## [Data for this task]
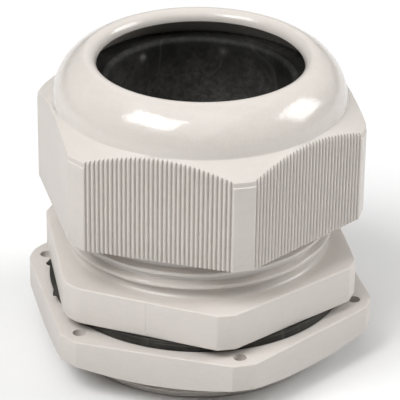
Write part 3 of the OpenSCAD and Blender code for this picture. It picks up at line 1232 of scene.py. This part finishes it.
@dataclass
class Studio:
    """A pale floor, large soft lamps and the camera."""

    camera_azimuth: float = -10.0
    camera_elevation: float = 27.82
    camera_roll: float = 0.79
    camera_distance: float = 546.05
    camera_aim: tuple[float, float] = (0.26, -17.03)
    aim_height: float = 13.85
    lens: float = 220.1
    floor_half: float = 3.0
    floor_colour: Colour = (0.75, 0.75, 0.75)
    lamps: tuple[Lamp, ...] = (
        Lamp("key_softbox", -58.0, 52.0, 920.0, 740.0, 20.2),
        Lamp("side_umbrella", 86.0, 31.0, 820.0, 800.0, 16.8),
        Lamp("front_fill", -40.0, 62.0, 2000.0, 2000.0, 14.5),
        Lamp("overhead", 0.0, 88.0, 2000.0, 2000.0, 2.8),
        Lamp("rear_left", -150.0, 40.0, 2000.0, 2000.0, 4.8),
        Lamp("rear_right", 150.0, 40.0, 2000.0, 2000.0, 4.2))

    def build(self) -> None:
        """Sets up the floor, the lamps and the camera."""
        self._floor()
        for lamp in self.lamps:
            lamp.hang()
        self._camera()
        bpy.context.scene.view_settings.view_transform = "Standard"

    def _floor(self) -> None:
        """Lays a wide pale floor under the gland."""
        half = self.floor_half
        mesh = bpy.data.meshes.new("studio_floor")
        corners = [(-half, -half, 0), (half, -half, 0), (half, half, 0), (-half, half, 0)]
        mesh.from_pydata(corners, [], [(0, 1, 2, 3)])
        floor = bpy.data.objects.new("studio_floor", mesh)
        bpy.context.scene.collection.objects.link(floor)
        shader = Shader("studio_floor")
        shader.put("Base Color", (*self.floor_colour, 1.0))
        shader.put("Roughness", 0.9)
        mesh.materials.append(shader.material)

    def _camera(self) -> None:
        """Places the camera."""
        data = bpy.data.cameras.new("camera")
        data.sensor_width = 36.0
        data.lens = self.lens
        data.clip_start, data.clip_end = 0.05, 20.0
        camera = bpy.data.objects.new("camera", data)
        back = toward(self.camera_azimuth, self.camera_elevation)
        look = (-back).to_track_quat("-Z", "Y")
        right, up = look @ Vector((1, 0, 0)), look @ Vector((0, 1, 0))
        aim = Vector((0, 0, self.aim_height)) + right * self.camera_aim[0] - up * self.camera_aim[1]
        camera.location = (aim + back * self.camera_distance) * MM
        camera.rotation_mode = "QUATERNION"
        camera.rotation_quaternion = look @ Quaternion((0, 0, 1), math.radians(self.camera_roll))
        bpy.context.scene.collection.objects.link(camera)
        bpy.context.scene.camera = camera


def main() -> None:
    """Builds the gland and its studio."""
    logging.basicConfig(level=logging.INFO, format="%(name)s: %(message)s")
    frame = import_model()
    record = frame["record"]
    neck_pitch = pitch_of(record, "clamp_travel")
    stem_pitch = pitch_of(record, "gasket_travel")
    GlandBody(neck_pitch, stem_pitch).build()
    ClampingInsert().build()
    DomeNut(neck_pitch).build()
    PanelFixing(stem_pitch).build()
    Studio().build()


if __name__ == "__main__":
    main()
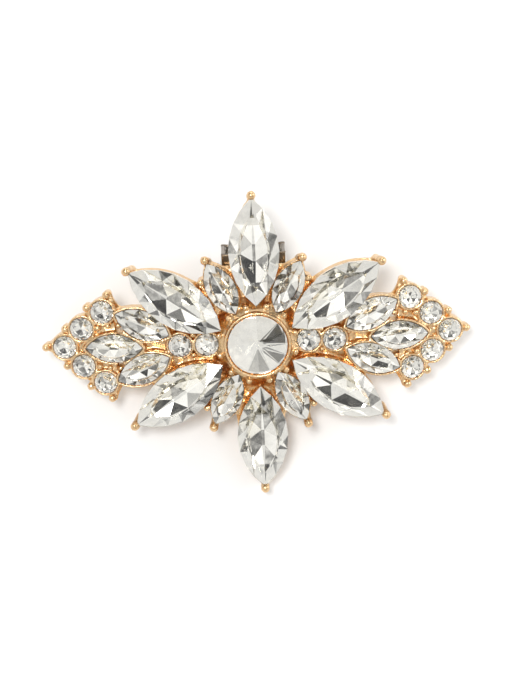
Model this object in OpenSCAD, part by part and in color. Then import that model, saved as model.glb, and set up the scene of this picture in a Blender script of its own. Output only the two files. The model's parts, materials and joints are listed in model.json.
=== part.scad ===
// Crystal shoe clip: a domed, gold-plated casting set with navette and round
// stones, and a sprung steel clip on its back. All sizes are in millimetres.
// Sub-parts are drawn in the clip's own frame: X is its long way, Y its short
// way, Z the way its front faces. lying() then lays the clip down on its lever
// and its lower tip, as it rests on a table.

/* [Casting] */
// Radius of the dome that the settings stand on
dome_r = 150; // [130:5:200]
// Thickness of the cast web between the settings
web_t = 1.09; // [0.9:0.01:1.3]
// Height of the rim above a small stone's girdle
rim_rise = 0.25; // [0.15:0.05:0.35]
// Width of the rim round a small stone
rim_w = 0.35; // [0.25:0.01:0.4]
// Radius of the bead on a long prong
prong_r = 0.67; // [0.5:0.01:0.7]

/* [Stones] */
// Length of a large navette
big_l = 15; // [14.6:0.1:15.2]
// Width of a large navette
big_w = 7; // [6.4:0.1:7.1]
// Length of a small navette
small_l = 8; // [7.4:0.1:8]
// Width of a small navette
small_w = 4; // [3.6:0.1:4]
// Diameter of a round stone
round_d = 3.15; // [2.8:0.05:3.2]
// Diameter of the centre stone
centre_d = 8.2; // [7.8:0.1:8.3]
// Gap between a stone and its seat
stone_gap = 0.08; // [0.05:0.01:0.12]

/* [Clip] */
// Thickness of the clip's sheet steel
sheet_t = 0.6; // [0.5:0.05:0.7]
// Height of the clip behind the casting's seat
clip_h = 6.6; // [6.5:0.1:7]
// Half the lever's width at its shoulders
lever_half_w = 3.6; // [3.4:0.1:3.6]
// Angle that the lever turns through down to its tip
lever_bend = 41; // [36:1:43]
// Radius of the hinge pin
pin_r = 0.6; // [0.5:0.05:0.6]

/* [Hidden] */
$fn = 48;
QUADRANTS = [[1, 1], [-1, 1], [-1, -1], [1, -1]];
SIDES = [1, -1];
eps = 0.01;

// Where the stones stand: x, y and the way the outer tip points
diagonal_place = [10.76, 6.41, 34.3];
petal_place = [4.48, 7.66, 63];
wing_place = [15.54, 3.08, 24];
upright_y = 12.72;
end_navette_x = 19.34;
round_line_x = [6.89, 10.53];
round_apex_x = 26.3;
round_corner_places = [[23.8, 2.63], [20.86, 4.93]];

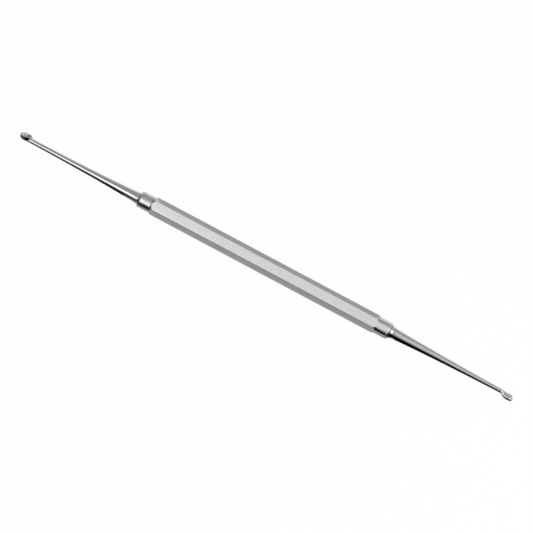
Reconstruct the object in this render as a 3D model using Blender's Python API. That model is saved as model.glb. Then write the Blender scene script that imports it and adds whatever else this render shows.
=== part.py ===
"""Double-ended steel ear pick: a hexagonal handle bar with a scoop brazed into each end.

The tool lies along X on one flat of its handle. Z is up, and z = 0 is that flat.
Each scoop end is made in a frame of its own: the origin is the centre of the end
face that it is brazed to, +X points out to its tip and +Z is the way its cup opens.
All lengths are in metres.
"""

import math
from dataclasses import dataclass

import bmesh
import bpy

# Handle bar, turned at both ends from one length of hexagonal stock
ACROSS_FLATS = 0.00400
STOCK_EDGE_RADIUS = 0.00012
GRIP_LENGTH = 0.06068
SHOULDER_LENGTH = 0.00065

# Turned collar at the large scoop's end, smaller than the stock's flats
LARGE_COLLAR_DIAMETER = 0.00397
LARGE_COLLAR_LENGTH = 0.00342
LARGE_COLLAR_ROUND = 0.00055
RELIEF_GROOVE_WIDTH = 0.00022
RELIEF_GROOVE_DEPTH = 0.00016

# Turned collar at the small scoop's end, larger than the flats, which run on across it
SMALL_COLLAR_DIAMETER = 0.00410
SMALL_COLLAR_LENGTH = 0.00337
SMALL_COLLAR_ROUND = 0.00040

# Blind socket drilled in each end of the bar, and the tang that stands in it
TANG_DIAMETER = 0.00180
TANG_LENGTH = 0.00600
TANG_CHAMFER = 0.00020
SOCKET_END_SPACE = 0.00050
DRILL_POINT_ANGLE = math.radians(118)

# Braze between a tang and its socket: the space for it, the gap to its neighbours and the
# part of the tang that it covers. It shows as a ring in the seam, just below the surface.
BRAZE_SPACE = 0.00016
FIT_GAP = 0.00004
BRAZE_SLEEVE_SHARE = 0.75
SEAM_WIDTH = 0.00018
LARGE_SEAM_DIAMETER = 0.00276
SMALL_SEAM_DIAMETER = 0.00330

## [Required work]
Out of the data above, set down the lines from the one with "frame = import_model()" to the one with "on a table.", both included, exactly as written and with no additions.

## [Task response]
    frame = import_model()
    record = frame["record"]
    neck_pitch = pitch_of(record, "clamp_travel")
    stem_pitch = pitch_of(record, "gasket_travel")
    GlandBody(neck_pitch, stem_pitch).build()
    ClampingInsert().build()
    DomeNut(neck_pitch).build()
    PanelFixing(stem_pitch).build()
    Studio().build()


if __name__ == "__main__":
    main()
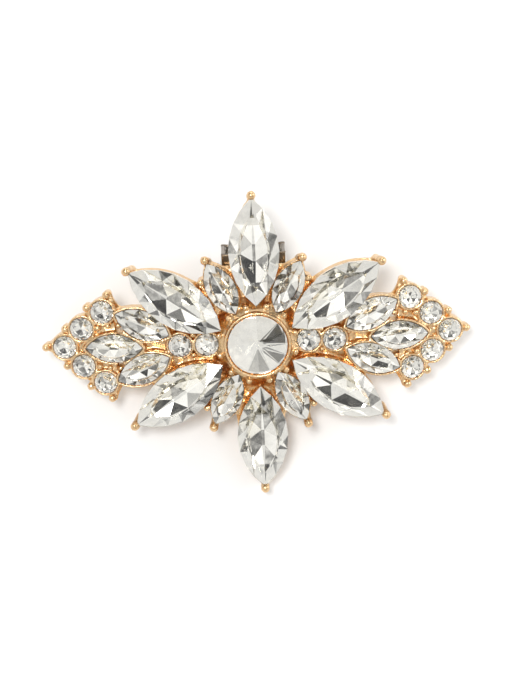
Model this object in OpenSCAD, part by part and in color. Then import that model, saved as model.glb, and set up the scene of this picture in a Blender script of its own. Output only the two files. The model's parts, materials and joints are listed in model.json.
=== part.scad ===
// Crystal shoe clip: a domed, gold-plated casting set with navette and round
// stones, and a sprung steel clip on its back. All sizes are in millimetres.
// Sub-parts are drawn in the clip's own frame: X is its long way, Y its short
// way, Z the way its front faces. lying() then lays the clip down on its lever
// and its lower tip, as it rests on a table.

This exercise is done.